Make an exact copy of the lines below.

— Begin Collected data —

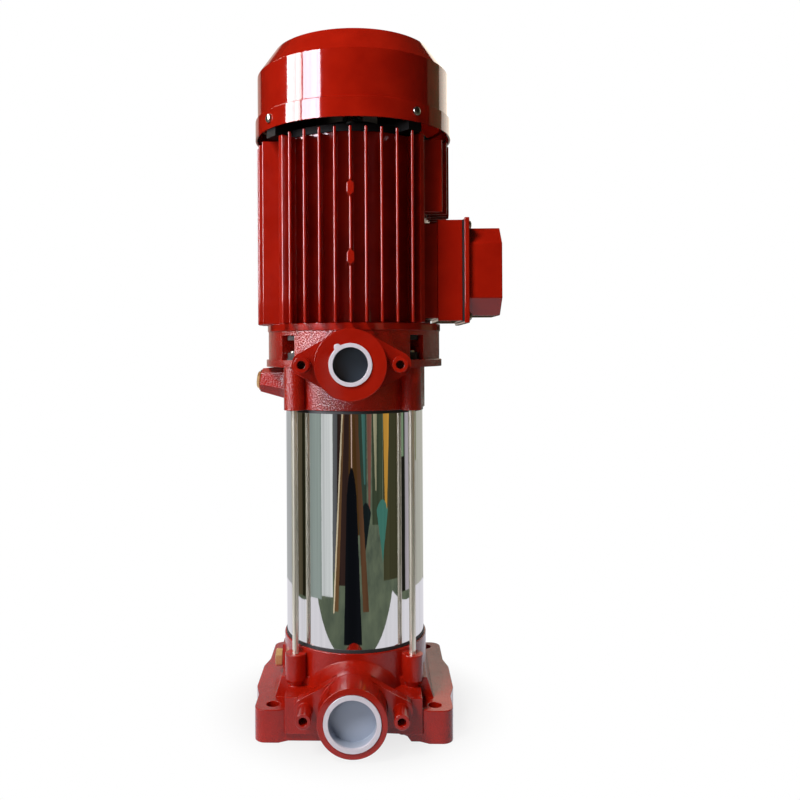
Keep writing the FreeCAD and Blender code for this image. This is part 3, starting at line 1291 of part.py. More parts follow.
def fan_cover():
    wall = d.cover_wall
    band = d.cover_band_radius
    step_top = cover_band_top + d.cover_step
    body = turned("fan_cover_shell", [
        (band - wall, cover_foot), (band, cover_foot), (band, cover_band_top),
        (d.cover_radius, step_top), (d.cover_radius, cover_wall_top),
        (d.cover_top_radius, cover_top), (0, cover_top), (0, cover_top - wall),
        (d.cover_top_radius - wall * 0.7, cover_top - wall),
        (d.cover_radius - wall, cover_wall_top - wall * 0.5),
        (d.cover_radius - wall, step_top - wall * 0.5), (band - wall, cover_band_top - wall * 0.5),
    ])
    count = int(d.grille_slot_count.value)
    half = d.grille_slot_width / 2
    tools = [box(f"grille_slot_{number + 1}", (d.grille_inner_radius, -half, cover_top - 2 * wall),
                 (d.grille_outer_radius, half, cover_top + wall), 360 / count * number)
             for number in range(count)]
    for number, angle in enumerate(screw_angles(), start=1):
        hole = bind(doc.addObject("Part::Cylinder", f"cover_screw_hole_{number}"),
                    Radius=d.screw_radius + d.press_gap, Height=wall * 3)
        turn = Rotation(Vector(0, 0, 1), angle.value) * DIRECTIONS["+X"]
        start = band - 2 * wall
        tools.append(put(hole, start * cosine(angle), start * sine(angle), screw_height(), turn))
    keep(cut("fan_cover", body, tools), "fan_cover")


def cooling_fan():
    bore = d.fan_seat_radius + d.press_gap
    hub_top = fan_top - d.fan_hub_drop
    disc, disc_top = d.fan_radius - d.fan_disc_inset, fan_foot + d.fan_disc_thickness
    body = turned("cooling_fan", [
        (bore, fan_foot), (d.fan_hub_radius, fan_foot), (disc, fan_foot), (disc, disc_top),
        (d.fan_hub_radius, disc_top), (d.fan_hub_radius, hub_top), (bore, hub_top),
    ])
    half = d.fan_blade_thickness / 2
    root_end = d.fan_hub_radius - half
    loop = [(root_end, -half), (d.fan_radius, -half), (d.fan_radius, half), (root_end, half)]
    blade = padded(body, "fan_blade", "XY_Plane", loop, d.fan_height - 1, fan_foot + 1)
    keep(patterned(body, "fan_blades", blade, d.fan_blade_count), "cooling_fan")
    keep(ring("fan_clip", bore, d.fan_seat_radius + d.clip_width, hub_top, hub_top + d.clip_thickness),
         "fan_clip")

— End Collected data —

▶ [Expected output]:
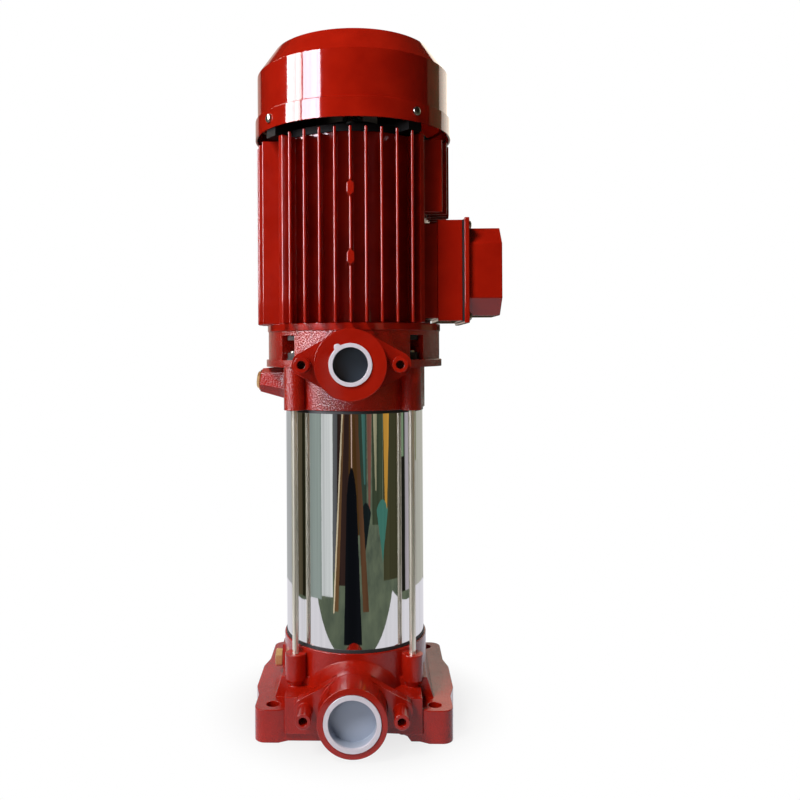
Keep writing the FreeCAD and Blender code for this image. This is part 3, starting at line 1291 of part.py. More parts follow.
def fan_cover():
    wall = d.cover_wall
    band = d.cover_band_radius
    step_top = cover_band_top + d.cover_step
    body = turned("fan_cover_shell", [
        (band - wall, cover_foot), (band, cover_foot), (band, cover_band_top),
        (d.cover_radius, step_top), (d.cover_radius, cover_wall_top),
        (d.cover_top_radius, cover_top), (0, cover_top), (0, cover_top - wall),
        (d.cover_top_radius - wall * 0.7, cover_top - wall),
        (d.cover_radius - wall, cover_wall_top - wall * 0.5),
        (d.cover_radius - wall, step_top - wall * 0.5), (band - wall, cover_band_top - wall * 0.5),
    ])
    count = int(d.grille_slot_count.value)
    half = d.grille_slot_width / 2
    tools = [box(f"grille_slot_{number + 1}", (d.grille_inner_radius, -half, cover_top - 2 * wall),
                 (d.grille_outer_radius, half, cover_top + wall), 360 / count * number)
             for number in range(count)]
    for number, angle in enumerate(screw_angles(), start=1):
        hole = bind(doc.addObject("Part::Cylinder", f"cover_screw_hole_{number}"),
                    Radius=d.screw_radius + d.press_gap, Height=wall * 3)
        turn = Rotation(Vector(0, 0, 1), angle.value) * DIRECTIONS["+X"]
        start = band - 2 * wall
        tools.append(put(hole, start * cosine(angle), start * sine(angle), screw_height(), turn))
    keep(cut("fan_cover", body, tools), "fan_cover")


def cooling_fan():
    bore = d.fan_seat_radius + d.press_gap
    hub_top = fan_top - d.fan_hub_drop
    disc, disc_top = d.fan_radius - d.fan_disc_inset, fan_foot + d.fan_disc_thickness
    body = turned("cooling_fan", [
        (bore, fan_foot), (d.fan_hub_radius, fan_foot), (disc, fan_foot), (disc, disc_top),
        (d.fan_hub_radius, disc_top), (d.fan_hub_radius, hub_top), (bore, hub_top),
    ])
    half = d.fan_blade_thickness / 2
    root_end = d.fan_hub_radius - half
    loop = [(root_end, -half), (d.fan_radius, -half), (d.fan_radius, half), (root_end, half)]
    blade = padded(body, "fan_blade", "XY_Plane", loop, d.fan_height - 1, fan_foot + 1)
    keep(patterned(body, "fan_blades", blade, d.fan_blade_count), "cooling_fan")
    keep(ring("fan_clip", bore, d.fan_seat_radius + d.clip_width, hub_top, hub_top + d.clip_thickness),
         "fan_clip")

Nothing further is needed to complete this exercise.